Work required: Restate, exactly and only, the lines from the first through the line containing "FLOOR_PAINT_MIRRORED = (0.10, 0.09, 0.085, 1)".

★ ★ ★

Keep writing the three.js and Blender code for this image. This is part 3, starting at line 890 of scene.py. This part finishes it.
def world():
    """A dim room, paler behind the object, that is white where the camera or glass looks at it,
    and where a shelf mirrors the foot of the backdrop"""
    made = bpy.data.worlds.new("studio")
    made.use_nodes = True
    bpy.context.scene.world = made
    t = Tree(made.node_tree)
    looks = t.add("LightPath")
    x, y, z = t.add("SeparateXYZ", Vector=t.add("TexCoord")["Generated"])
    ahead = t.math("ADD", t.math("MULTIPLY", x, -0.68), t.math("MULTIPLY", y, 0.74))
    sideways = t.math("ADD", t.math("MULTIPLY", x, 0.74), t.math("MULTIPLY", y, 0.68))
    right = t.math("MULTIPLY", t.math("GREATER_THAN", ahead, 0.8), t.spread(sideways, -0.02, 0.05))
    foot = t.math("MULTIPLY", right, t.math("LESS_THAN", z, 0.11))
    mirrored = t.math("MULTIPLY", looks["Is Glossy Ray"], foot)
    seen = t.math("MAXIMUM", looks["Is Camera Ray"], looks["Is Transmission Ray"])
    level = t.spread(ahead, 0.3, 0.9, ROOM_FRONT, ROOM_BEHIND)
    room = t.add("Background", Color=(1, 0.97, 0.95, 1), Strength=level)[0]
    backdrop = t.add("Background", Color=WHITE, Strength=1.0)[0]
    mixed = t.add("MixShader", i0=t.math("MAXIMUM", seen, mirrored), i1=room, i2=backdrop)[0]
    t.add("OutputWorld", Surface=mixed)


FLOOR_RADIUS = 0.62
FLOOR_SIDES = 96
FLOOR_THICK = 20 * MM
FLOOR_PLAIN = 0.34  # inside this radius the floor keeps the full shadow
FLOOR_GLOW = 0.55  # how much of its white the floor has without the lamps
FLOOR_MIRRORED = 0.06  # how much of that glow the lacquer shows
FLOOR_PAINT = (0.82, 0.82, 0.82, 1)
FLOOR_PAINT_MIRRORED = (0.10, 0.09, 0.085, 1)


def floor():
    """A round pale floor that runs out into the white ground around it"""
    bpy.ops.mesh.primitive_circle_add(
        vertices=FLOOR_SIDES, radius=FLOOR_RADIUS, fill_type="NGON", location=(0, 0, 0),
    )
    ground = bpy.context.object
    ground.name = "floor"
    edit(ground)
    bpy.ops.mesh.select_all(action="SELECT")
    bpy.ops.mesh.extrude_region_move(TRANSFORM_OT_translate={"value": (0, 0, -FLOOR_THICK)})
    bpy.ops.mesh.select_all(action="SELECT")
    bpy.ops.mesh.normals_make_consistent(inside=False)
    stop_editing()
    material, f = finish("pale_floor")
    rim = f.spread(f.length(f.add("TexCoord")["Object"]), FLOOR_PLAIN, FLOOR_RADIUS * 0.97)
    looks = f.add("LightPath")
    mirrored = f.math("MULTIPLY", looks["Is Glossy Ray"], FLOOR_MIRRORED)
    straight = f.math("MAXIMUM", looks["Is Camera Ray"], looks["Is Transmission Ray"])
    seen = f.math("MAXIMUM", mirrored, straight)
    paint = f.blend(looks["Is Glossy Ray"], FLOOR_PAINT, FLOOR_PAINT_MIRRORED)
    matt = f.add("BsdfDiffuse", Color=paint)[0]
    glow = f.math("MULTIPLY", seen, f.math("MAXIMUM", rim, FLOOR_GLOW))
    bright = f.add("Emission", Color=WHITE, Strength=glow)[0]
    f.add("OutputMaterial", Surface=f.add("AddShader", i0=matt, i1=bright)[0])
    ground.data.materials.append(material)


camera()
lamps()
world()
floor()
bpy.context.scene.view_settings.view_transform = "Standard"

★ ★ ★

Finished answer:
Keep writing the three.js and Blender code for this image. This is part 3, starting at line 890 of scene.py. This part finishes it.
def world():
    """A dim room, paler behind the object, that is white where the camera or glass looks at it,
    and where a shelf mirrors the foot of the backdrop"""
    made = bpy.data.worlds.new("studio")
    made.use_nodes = True
    bpy.context.scene.world = made
    t = Tree(made.node_tree)
    looks = t.add("LightPath")
    x, y, z = t.add("SeparateXYZ", Vector=t.add("TexCoord")["Generated"])
    ahead = t.math("ADD", t.math("MULTIPLY", x, -0.68), t.math("MULTIPLY", y, 0.74))
    sideways = t.math("ADD", t.math("MULTIPLY", x, 0.74), t.math("MULTIPLY", y, 0.68))
    right = t.math("MULTIPLY", t.math("GREATER_THAN", ahead, 0.8), t.spread(sideways, -0.02, 0.05))
    foot = t.math("MULTIPLY", right, t.math("LESS_THAN", z, 0.11))
    mirrored = t.math("MULTIPLY", looks["Is Glossy Ray"], foot)
    seen = t.math("MAXIMUM", looks["Is Camera Ray"], looks["Is Transmission Ray"])
    level = t.spread(ahead, 0.3, 0.9, ROOM_FRONT, ROOM_BEHIND)
    room = t.add("Background", Color=(1, 0.97, 0.95, 1), Strength=level)[0]
    backdrop = t.add("Background", Color=WHITE, Strength=1.0)[0]
    mixed = t.add("MixShader", i0=t.math("MAXIMUM", seen, mirrored), i1=room, i2=backdrop)[0]
    t.add("OutputWorld", Surface=mixed)


FLOOR_RADIUS = 0.62
FLOOR_SIDES = 96
FLOOR_THICK = 20 * MM
FLOOR_PLAIN = 0.34  # inside this radius the floor keeps the full shadow
FLOOR_GLOW = 0.55  # how much of its white the floor has without the lamps
FLOOR_MIRRORED = 0.06  # how much of that glow the lacquer shows
FLOOR_PAINT = (0.82, 0.82, 0.82, 1)
FLOOR_PAINT_MIRRORED = (0.10, 0.09, 0.085, 1)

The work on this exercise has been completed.